Justice Barrett said the lawyer had “good policy reasons” for expanding school authority over student speech, but little “doctrinal support” for expanding Tinker. She disputed Blatt’s stated reliance on “100 years of case law that was unambiguous” before the 3rd U.S. Circuit Court of Appeals ruled against the school district.
Deputy Solicitor General Malcolm Stewart denounced the “rigid geographic approach” adopted by Levy’s counsel. The court should avoid any “per se rule that off-campus speech is categorically exempt” from regulation, and give schools jurisdiction when speech will disrupt an essential part of a “particular school program,” he told Breyer.
It’s appropriate to subject team members to stricter regulation of their expression because “cooperation” is essential to the program, Stewart told Thomas. As a Justice Department employee, Stewart would expect to be disciplined if he badmouthed the agency on Snapchat, he said.
But Stewart assured Barrett and Sotomayor he wasn’t suggesting schools could ask cheerleaders to waive their First Amendment rights, or ban Black Lives Matter shirts in extracurricular activities to protect “team spirit.”
“Severe or pervasive interpersonal aggression” can always be punished
Cole, the cheerleader’s lawyer, argued that schools can exercise jurisdiction the same as any other government entity without expanding Tinker beyond school-sponsored environments.
The behavior they seek to control, such as bullying and threats, is often explicitly barred by statute or not protected by the First Amendment, he said. The high court just needs to recognize small First Amendment exceptions based on “youth and context,” he told Roberts: Harassment is different for a 12-year-old compared to a 25-year-old.
Cole pushed back on Thomas’s claim that social media has a “permanence” that inevitably affects the classroom. The high court upheld a student’s punishment for a “Bong Hits 4 Jesus” banner because it was hung across the street from a school-sponsored event, but the school couldn’t punish the student for a similar Facebook post, Cole said.

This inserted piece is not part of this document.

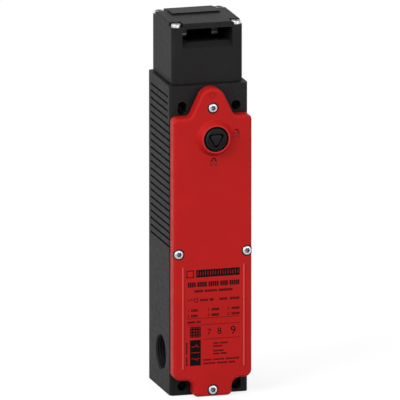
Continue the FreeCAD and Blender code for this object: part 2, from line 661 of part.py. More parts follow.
def make_head():
    """The die-cast head: a block with a round cam chamber, a front slot and a top slot."""
    body = new_body("HeadHousing")
    rear, front = "-headRear", "-(headRear + headSide)"
    middle = "-headMiddle"
    outline = pad_box(body, "XY_Plane", "headLow", "headHeight", ("-headSide / 2", "headSide / 2"),
                      (front, rear))
    round_corners(body, outline, range(4), "headEdge")
    top = size("headHeight")
    rim = ["Edge%d" % number for number, edge in enumerate(body.Shape.Edges, start=1)
           if edge.BoundBox.ZMin > top - 1e-4]
    round_edges(body, rim, "headTopEdge")
    pocket_circles(body, "YZ_Plane", "-cavityWide / 2", "cavityWide / 2", "cavityRadius",
                   [(middle, "camHeight")])
    pocket_box(body, "XZ_Plane", "slotReach", "headRear + headSide + 1",
               ("-slotWide / 2", "slotWide / 2"), ("slotLow", "slotTop"))
    lead = new_sketch(body, "YZ_Plane", "-slotWide / 2")
    draw_loop(lead, [(front + " + slotLead", "slotLow"), (front + " - 1", "slotLow"),
                     (front + " - 1", "slotLow - slotLead - 1")])
    pocket(body, lead, "-slotWide / 2", "slotWide / 2")
    pocket_box(body, "XY_Plane", "camHeight", "headHeight + 1",
               ("-topSlotWide / 2", "topSlotWide / 2"), ("-topSlotFront", "-topSlotRear"))
    corners = new_sketch(body, "XY_Plane", "headHeight - cornerPocketDeep")
    for side in (1, -1):
        across = span("headSide / 2 - cornerPocket", "headSide / 2 + 1", side)
        draw_box(corners, across, (front + " - 1", front + " + cornerPocket"))
        draw_box(corners, across, (rear + " - cornerPocket", rear + " + 1"))
    pocket(body, corners, "headHeight - cornerPocketDeep", "headHeight + 1")
    pocket_circles(body, "XY_Plane", "headLow - 1", "headHeight", "headScrewShank / 2 + holeGap",
                   [(x, "-(%s)" % d) for x, d in head_corners])
    pocket_circles(body, "XY_Plane", "headLow - 1", "camHeight - cavityRadius + 1",
                   "plungerRadius + bushGap", [("0", middle)])
    pocket_circles(body, "YZ_Plane", "-axleLength / 2", "axleLength / 2", "axleRadius + holeGap / 2",
                   [(middle, "camHeight")])
    keep(body, "head_housing")


def make_head_gasket():
    body = new_body("HeadGasket")
    half = "(headSide / 2 - headGasketInset)"
    middle = "-headMiddle"
    low, high = "bodyHeight", "headLow"
    outline = pad_box(body, "XY_Plane", low, high, ("-" + half, half),
                      (middle + " - " + half, middle + " + " + half))
    round_corners(body, outline, range(4), "headEdge")
    pocket_circles(body, "XY_Plane", low + " - 1", high + " + 1", "bushRadius + bushGap",
                   [("0", middle)])
    pocket_circles(body, "XY_Plane", low + " - 1", high + " + 1", "headScrewShank / 2 + holeGap",
                   [(x, "-(%s)" % d) for x, d in head_corners])
    keep(body, "head_gasket")


def make_blanking_plug():
    """The cap that closes the slot not in use, with two clip legs."""
    body = new_body("BlankingPlug")
    half = "(topSlotWide / 2 - plugGap)"
    depth = ("-(topSlotFront - plugGap)", "-(topSlotRear + plugGap)")
    top = "headHeight + plugCrown"
    cap = pad_box(body, "XY_Plane", top + " - plugThick", top, ("-" + half, half), depth)
    round_corners(body, cap, range(4), "plugCorner")
    for side in (1, -1):
        pad_box(body, "XY_Plane", top + " - plugThick - plugLegDeep", top + " - plugThick / 2",
                span(half + " - plugLeg", half, side),
                (depth[0] + " + plugLeg", depth[1] + " - plugLeg"))
    keep(body, "slot_blanking_plug")


def make_head_screws():
    screws = [socket_screw(across, depth, "headHeight - cornerPocketDeep", "headScrewHead",
                           "headScrewHeadHigh", "headScrewShank",
                           "(headHeight - cornerPocketDeep - headScrewEnd)", "up")
              for across, depth in head_corners]
    keep(group(*screws), "head_screws")


# Cam and the drive down to the contacts

def cam_point(turn):
    """A point of the cam's working curve, as (forward, up) from the axle.

    The plunger's round tip climbs evenly with the turn, so the tip's middle follows a spiral.
    The cam's edge runs inside that spiral by the tip's radius and a running clearance.
    """
    climb = size("driveTravel") / math.radians(size("camTurn"))
    reach = size("camHeight") - size("tipTop") + size("tipRadius") - climb * turn
    outward = Vector(-math.sin(turn), -math.cos(turn), 0)
    along = Vector(-math.cos(turn), math.sin(turn), 0)
    normal = (outward * reach + along * climb).normalize()
    return outward * reach - normal * (size("tipRadius") + size("camClear"))


def upright_face(points, across):
    """A closed outline of (forward, up) points from the axle, set upright at one x."""
    return [Vector(across, -(size("headMiddle") + p.x), size("camHeight") + p.y) for p in points]


def make_cam():
    """The cam wheel: a spiral plate that lifts the plunger and two hooked discs for the tongue."""
    half = size("camDiscWide") / 2
    steps = [math.radians(size("camTurn")) * i / 8 for i in range(9)]
    spiral = upright_face([cam_point(turn) for turn in steps], -half)
    radius = size("camHeight") - size("tipTop") - size("camClear")
    sweep = math.radians(size("camFrontSweep"))
    first = math.radians(size("camFrontStart"))
    arc = [Vector(radius * math.sin(a), -radius * math.cos(a), 0)
           for a in (first, (first + sweep) / 2, sweep)]
    dwell = upright_face(arc, -half)
    middle = upright_face([Vector(0, 0, 0)], -half)[0]
    curve = Part.BSplineCurve()
    curve.interpolate(spiral)
    outline = Part.Wire([curve.toShape(), Part.LineSegment(middle, spiral[-1]).toShape(),
                         Part.LineSegment(spiral[0], dwell[0]).toShape(),
                         Part.Arc(*dwell).toShape(), Part.LineSegment(dwell[2], middle).toShape()])
    plate = Part.Face(outline).extrude(Vector(2 * half, 0, 0))
    right = Vector(1, 0, 0)
    hub_half = size("camHubWide") / 2
    hub = Part.makeCylinder(size("camHub"), 2 * hub_half, middle + right * (half - hub_half), right)
    wheel = plate.fuse(hub)
    outer = size("hookRadius")
    for low in (size("hookInner"), -size("hookInner") - size("hookWide")):
        start = Vector(low, middle.y, middle.z)
        disc = Part.makeCylinder(outer, size("hookWide"), start, right)
        notch = Part.makeBox(size("hookWide"), outer, outer,
                             start + Vector(0, -outer - size("hookNotchIn"), size("hookNotchLow")))
        wheel = wheel.fuse(disc.cut(notch))
    bore = Part.makeCylinder(size("axleRadius") + size("axleGap"), 4 * hub_half,
                             middle + right * (half - 2 * hub_half), right)
    cam = doc.addObject("Part::Feature", "Cam")
    cam.Shape = wheel.cut(bore).removeSplitter()
    keep(cam, "cam_wheel")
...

Schools can still regulate “severe or pervasive interpersonal aggression” without violating students’ speech rights, the lawyer argued — a standard that confused some justices.

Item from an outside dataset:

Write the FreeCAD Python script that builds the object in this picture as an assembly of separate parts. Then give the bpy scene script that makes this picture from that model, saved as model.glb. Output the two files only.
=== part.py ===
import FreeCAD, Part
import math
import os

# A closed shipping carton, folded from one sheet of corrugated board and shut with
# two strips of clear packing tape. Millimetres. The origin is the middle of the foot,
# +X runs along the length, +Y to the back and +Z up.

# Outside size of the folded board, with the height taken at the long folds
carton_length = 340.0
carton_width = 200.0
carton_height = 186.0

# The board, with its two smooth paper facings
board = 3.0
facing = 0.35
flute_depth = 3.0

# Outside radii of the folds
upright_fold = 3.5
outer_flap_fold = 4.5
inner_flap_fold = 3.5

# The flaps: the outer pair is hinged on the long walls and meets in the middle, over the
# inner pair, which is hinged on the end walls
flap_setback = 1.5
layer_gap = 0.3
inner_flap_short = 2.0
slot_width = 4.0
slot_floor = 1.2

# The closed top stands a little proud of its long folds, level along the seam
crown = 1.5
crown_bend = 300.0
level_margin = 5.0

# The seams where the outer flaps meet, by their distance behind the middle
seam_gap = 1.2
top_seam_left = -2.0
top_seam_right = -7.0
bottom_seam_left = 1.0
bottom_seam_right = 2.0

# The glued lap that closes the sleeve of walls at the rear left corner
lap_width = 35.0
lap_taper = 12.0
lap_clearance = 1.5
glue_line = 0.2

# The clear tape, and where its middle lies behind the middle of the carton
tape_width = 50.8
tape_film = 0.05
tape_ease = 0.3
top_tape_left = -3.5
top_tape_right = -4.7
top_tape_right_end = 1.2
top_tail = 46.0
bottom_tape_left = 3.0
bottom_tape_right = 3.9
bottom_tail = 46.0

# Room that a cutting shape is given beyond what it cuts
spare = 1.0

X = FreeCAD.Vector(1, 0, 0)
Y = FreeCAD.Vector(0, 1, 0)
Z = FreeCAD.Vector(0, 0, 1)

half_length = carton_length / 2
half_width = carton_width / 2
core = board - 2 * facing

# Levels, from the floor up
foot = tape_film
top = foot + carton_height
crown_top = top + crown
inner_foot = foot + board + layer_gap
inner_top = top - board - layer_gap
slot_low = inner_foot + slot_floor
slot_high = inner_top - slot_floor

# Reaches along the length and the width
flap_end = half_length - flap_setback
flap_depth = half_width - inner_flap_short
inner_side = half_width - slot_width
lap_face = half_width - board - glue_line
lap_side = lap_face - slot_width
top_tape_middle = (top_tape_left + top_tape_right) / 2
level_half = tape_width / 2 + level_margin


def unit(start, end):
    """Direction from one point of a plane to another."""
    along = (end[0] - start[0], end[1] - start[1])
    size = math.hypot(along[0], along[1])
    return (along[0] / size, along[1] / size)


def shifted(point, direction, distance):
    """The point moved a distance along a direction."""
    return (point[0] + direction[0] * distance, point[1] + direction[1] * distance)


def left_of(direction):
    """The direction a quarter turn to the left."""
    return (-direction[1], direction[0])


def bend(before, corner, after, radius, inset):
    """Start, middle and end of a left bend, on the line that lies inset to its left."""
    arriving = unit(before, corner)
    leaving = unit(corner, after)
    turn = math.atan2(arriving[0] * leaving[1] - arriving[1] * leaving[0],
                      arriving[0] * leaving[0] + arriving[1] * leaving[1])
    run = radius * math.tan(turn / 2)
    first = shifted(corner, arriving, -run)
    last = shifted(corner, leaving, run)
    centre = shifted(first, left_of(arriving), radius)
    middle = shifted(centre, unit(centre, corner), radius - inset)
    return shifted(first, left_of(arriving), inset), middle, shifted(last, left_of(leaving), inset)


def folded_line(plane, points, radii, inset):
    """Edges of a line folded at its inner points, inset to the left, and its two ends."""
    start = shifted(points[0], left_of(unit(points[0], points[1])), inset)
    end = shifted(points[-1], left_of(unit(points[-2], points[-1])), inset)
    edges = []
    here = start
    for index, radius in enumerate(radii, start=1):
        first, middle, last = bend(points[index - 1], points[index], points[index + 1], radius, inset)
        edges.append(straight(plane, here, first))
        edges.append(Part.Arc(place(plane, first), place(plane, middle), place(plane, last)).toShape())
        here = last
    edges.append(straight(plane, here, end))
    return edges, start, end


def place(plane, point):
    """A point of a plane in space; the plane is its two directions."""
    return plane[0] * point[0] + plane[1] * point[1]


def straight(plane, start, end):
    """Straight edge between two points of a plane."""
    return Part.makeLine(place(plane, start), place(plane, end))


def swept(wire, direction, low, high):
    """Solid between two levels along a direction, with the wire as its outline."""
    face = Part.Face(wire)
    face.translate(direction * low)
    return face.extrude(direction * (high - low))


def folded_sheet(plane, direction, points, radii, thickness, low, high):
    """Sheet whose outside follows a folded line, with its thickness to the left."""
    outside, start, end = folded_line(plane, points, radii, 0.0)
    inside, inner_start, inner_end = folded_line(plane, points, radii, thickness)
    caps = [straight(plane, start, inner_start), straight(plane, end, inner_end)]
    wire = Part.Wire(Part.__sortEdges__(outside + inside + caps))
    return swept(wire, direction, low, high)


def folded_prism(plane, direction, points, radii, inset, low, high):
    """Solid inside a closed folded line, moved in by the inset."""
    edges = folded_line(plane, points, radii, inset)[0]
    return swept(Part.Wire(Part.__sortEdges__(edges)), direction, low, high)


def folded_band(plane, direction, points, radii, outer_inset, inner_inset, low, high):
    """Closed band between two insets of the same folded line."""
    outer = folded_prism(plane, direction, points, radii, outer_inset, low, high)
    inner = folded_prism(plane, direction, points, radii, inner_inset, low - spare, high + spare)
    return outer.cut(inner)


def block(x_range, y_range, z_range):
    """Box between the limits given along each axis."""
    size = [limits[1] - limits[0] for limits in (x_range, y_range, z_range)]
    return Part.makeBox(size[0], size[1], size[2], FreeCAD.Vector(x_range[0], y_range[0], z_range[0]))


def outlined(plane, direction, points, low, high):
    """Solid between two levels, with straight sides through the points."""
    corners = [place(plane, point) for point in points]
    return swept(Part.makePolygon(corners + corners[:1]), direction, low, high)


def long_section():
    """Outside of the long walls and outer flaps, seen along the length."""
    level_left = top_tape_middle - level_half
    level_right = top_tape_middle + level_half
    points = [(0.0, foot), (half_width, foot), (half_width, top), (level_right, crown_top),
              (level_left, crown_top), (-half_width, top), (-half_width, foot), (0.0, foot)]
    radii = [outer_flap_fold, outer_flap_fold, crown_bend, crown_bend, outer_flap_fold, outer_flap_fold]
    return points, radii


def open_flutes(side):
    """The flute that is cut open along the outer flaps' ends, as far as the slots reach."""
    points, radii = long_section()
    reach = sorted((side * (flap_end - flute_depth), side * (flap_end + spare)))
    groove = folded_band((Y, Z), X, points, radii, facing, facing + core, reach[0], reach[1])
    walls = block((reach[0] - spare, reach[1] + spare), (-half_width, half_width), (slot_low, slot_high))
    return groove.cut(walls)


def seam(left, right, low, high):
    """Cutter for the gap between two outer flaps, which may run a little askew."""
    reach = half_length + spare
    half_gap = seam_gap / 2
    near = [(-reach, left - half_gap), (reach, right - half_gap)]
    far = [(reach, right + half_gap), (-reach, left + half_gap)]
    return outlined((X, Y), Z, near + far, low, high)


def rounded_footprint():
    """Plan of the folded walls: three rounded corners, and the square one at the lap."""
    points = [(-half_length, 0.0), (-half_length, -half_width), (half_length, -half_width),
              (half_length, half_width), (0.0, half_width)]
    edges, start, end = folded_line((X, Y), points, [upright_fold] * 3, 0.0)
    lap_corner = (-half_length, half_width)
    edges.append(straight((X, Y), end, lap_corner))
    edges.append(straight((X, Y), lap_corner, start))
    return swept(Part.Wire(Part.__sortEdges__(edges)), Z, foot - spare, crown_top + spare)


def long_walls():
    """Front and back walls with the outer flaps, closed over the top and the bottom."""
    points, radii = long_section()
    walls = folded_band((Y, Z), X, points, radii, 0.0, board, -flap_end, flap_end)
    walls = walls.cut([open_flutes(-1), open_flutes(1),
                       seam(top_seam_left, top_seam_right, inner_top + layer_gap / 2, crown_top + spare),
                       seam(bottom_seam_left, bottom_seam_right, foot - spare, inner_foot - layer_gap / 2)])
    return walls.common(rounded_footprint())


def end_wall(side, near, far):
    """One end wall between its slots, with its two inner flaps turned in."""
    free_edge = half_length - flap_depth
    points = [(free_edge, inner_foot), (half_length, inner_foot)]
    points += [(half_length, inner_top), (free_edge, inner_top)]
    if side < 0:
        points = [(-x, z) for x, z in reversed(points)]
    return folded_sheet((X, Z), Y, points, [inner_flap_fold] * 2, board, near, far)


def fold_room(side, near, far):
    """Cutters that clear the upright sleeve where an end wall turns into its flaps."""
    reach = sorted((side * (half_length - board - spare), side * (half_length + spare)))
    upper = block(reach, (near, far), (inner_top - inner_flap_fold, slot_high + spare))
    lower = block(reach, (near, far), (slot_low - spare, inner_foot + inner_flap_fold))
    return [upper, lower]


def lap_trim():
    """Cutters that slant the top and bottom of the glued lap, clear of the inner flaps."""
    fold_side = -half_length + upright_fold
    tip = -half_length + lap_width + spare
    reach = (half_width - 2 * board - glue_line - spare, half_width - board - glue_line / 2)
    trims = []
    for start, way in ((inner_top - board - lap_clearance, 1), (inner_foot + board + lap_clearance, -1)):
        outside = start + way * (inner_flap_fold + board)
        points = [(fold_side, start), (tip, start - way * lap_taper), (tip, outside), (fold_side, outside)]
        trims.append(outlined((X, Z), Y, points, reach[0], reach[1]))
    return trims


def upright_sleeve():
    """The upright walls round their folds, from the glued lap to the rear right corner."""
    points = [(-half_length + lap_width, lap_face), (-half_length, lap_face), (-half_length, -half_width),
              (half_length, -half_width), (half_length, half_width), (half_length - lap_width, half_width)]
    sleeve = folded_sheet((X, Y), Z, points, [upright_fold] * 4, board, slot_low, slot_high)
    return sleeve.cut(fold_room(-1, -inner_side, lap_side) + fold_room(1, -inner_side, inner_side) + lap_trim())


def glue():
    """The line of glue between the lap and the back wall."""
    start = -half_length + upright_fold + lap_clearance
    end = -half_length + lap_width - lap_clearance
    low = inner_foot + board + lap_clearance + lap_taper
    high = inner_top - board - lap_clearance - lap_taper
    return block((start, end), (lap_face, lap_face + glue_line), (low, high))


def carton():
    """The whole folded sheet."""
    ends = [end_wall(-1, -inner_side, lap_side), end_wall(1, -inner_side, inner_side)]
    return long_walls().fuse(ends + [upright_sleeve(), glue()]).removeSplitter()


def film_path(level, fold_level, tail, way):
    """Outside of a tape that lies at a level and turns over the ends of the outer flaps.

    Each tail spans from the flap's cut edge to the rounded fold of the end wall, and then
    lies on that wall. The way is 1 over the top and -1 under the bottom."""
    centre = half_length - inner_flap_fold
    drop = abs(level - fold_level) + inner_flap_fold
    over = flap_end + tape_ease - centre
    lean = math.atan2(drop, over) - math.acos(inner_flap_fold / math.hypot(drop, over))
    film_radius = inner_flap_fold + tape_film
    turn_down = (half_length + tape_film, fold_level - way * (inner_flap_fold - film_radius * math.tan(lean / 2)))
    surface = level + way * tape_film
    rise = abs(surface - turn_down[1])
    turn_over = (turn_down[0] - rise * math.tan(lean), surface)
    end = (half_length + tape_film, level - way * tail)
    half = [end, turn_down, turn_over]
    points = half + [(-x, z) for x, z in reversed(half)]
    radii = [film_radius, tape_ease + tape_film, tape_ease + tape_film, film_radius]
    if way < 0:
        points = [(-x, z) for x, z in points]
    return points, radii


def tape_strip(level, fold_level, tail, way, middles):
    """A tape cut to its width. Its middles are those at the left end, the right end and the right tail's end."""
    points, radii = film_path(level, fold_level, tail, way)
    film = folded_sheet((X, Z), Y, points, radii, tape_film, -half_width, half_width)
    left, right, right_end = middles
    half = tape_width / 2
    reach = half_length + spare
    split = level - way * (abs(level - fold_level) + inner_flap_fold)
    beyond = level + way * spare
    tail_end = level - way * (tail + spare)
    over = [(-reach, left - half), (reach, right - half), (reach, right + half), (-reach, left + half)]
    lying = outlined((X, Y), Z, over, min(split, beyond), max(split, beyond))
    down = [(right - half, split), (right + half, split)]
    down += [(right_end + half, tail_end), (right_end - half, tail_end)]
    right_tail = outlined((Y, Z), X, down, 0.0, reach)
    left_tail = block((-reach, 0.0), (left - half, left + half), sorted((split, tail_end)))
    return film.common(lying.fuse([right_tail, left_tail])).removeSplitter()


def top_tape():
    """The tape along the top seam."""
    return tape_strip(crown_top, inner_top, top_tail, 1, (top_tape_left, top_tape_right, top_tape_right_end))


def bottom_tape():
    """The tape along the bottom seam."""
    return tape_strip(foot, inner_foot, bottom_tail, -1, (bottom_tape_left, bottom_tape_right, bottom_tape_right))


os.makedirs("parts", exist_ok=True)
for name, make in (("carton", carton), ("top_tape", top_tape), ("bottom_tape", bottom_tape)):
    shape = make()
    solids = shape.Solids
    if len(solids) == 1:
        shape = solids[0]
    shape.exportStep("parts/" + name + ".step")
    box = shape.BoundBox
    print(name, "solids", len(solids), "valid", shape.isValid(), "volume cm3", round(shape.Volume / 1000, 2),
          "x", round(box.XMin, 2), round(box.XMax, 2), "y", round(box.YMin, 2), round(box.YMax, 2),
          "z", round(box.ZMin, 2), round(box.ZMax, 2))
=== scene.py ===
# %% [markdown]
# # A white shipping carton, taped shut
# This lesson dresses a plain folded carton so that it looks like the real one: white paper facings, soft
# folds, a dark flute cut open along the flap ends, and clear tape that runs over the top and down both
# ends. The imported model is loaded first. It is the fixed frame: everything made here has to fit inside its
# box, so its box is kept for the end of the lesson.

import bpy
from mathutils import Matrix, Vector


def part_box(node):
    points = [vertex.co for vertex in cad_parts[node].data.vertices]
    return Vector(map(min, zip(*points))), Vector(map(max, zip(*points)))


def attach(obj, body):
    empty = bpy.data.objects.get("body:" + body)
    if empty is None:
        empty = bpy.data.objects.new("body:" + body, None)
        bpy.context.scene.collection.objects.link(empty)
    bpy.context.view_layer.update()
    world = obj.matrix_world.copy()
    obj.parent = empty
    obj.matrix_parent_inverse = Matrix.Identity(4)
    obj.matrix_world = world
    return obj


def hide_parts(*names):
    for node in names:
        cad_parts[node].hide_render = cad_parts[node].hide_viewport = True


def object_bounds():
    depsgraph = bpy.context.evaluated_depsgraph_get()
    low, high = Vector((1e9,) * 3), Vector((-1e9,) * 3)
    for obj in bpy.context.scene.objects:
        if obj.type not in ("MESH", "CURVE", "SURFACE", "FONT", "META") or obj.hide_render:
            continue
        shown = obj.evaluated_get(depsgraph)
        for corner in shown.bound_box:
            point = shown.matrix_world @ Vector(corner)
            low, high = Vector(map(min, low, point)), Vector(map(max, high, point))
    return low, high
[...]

Sotomayor said it wouldn’t cover much of the troubling behavior by children, such as repeatedly calling a classmate “ugly” as they walk to school. “There’s a lot of conduct that comes to the edge” of First Amendment rights, and schools could be “powerless” to address it under Cole’s standard.
Justice Kagan gave the example of boys creating a website that ranks the appearance of their female classmates. “Schools have more latitude” than other government entities to “deal with” such speech, she said. Cole disagreed that his test wouldn’t cover this behavior.

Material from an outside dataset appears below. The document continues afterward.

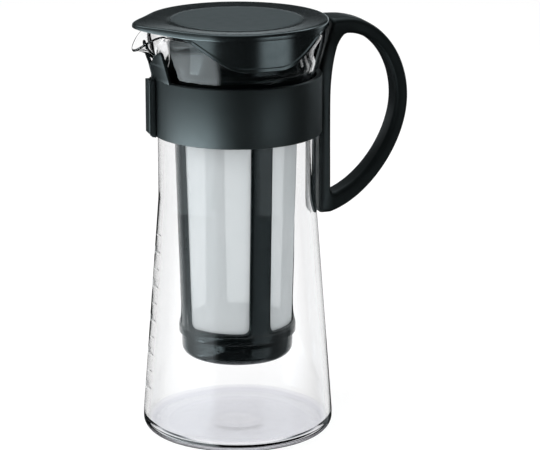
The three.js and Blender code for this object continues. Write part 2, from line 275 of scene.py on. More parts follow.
def loft(rings, closed=False):
    """Faces between rings of points, with flat ends unless the last ring meets the first."""
    size = len(rings[0])
    points = [p for ring in rings for p in ring]
    faces = []
    for i in range(len(rings) - (0 if closed else 1)):
        here = i * size
        there = (i + 1) % len(rings) * size
        for j in range(size):
            k = (j + 1) % size
            faces.append((here + j, here + k, there + k, there + j))
    if not closed:
        faces.append(tuple(reversed(range(size))))
        faces.append(tuple(range(len(points) - size, len(points))))
    return points, faces


def slab_faces(wide, high):
    """Faces of a thin slab. Its points are a front grid, wide by high, and then a back grid."""
    layer = wide * high
    faces = []
    for i in range(high - 1):
        for j in range(wide - 1):
            a = i * wide + j
            quad = (a, a + 1, a + 1 + wide, a + wide)
            faces.append(quad)
            faces.append(tuple(layer + k for k in reversed(quad)))
    rim = list(range(wide))
    rim += [i * wide + wide - 1 for i in range(1, high)]
    rim += [layer - 1 - j for j in range(1, wide)]
    rim += [i * wide for i in range(high - 2, 0, -1)]
    for a, b in zip(rim, rim[1:] + rim[:1]):
        faces.append((b, a, layer + a, layer + b))
    return faces


def joined(*shapes):
    """Several shapes of points and faces as one."""
    points = []
    faces = []
    for more_points, more_faces in shapes:
        start = len(points)
        points.extend(more_points)
        faces.extend(tuple(start + i for i in face) for face in more_faces)
    return points, faces


print("a slab of 3 by 2 points has", len(slab_faces(3, 2)), "faces")

# %% [markdown]
# Outlines are made of arcs and straight runs, with every corner slightly round, as moulds need.
# Two small functions do most of it: one goes evenly from a value to another, the other does so
# with a soft start and end. A bent bar carries one section about the pot's axis.

# %% Curves and sections


def mix(a, b, t):
    return a + (b - a) * t


def clamp(t):
    return min(1.0, max(0.0, t))


def ease(t):
    t = clamp(t)
    return t * t * (3 - 2 * t)


def steps(count):
    return [i / count for i in range(count + 1)]


def ellipse(x, y, rx, ry, start, end, count):
    turns = [math.radians(mix(start, end, t)) for t in steps(count)]
    return [(x + rx * math.cos(a), y + ry * math.sin(a)) for a in turns]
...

The lawyer also disputed suggestions by Gorsuch and Kavanaugh that his test could be functionally the same as school district lawyer Blatt’s. Cole is advocating “careful definitions” of bullying and harassment, he said, not “waving your hands” and inventing disruptions for speech such as a “Blue Lives Matter More” banner.
Thomas asked the lawyer about a potential distinction between off-campus rules for the entire school and just extracurricular activities.
While Mahanoy Area Schools didn’t appeal the finding that Levy didn’t violate the rules of her cheer squad, Cole said schools can legally require conditions for participation in extracurricular activities as long as students know them before signing up.
What’s most important is that justices not remove the “supervision” element from Tinker, which already authorizes an exception to First Amendment rights for disruptive behavior. If they do, Cole said, “you have turned the exception into the rule for 50 million public high school students.”